Cluck. Excuse my adding more barnyard noises (I promise not to break out into e-i-e-i-o's) but I at times feel like the cliche chicken sans head. I know what I want to do. I want to write. However, it isn't as simple as taking a sword and avenging my enemy (although there's probably a recipient of a poison rejection letter somewhere that's fantasized about taking just a little return jab with his letter-opener.) At the moment I have a new book that I love. It's flowing, it has a direction, it has a plot that doesn't wander like Hamlet stumbing through the castle, pausing hither and anon to soliloquize. It's about, seriously, a boy and his lawnmower. But no, it's not about how he decides to start a profitable summer business, so don't yawn yet.

The problem is that I also have my Sonya book that I love, and thanks to Claudia Mill's workshop, I also finally have a way to realign the plot problems in the second half. I also have my dream book, that I also like, but that does  wander, confused, like Ophelia. That isn't even mention my poor, unfinished mermaid book with the brilliant title and unusual concept that I really liked and am determined to sometime finish, even if mermaids are out right now. (Ms. Twilight Saga Goddess, please reconsider writing one, please?"

Plus I went to another lecture by one of my heros, Kathy Headlee  Miner, who told more stories of youth in Africa that I'm feeling compelled to write about. I think these will end up as short stories, and I'm already hunting for my notes on those.

Cluck.

Then there's all the extra cooking I've been trying to do (see later blog post on food.) Ann Cannon says people follow her blog to see what she eats each day, not for her writing. Having read her columns, I know she's being modest, but since food is one of my crazy hen-pecking obsessions, I decided I might occasionally steal her idea. And let her know about it. Maybe she'll become one of the uh-three? people who can say they've read my blog.

Although Hamlet managed to kill Polonius with one sword thrust through a screen, a sword is still just one object, and a narrow one. If I could hone my focus to just the important things, do them first and get them done, maybe I could once again return to my collegiate disdain for Hamlet's indecisive quandry.

Oink, Cluck. My first decisive act is to realize 1:52 am is not my best time for  writing. More tomorrow.


Saturday, October 1, 2011

Martine Leavitt Notes from WIFYR, Part 2: Theme

THEME: all words must have an intention, a direction, a goal. Your book needs to have heart—unifying idea, central goal. A writer has to organize a story around a core set of questions.

 Theme asks a question. There may be more than one answer, but it makes people think. Read Holes by Louis Sachar for the  message about Stanley carrying Zero up the hill (justice, paying debt to oppressed peoples.) Remember not to hit your reader over the head with a moral. Theme needs to be very subtle.

Theme grows out of the tension of asking the hard questions.  Theme levels:

  1.  Word choice through repetition and layering of images.
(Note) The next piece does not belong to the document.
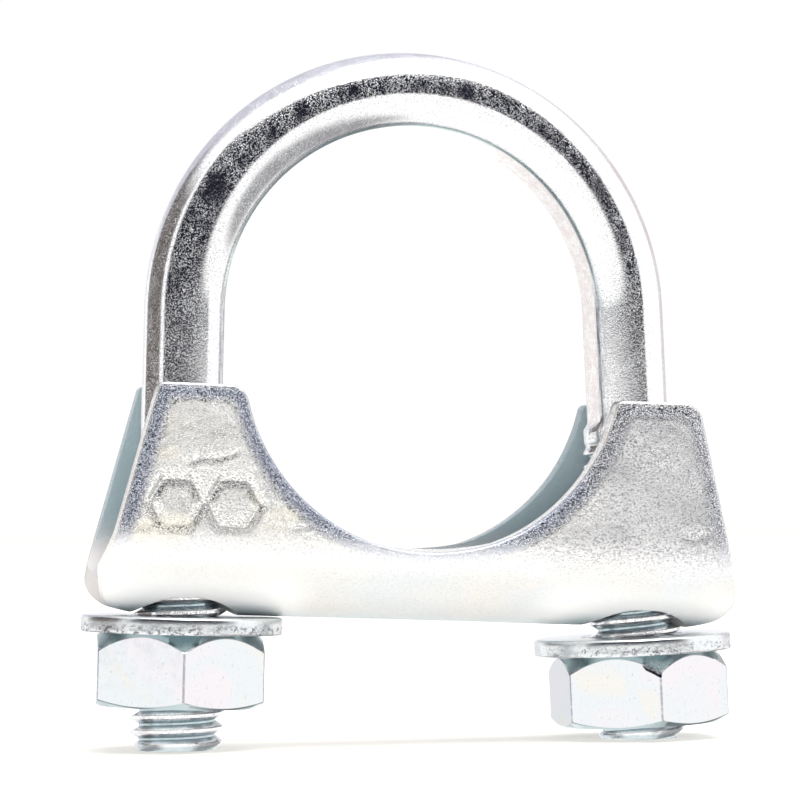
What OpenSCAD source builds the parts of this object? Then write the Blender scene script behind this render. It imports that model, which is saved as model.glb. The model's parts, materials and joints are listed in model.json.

Discover some telling moment (maybe in exploratory draft) and it becomes the theme. Theme can impact word choice. 
  2. Revealed at sentence level through careful use of thematic passages—where character or narration questions about impt things. Careful: lightest of hands, tiny touch will do.
  3.  Revealed in structure—characters and objects thematically. Surface story conceals some less-accessible meaning. Martine’s definition: deliberately use another work to illuminate the theme of the story. In her book Tom Finder, Martine uses the opera, The Magic Flute, to reveal her theme. I really recommend this book. It's one that makes the reader think, but it's theme in revealed by structure done with the light hand she recommends. 
  • As you edit your manuscript, look for the little moments that might reveal what the intention and goal is.
  • Why am I compelled to write this book? 
  • What am I asking of the world? 
Writing Prompt--Taken from Martine's workshop (remember she's an MFA professor,) here is your assignment: put your character in a scene that shows the his/her concrete object of desire and the announced strategy (how character is going to achieve concrete desire.) Remember there are lots of little desires along the way, but what is the overarching goal?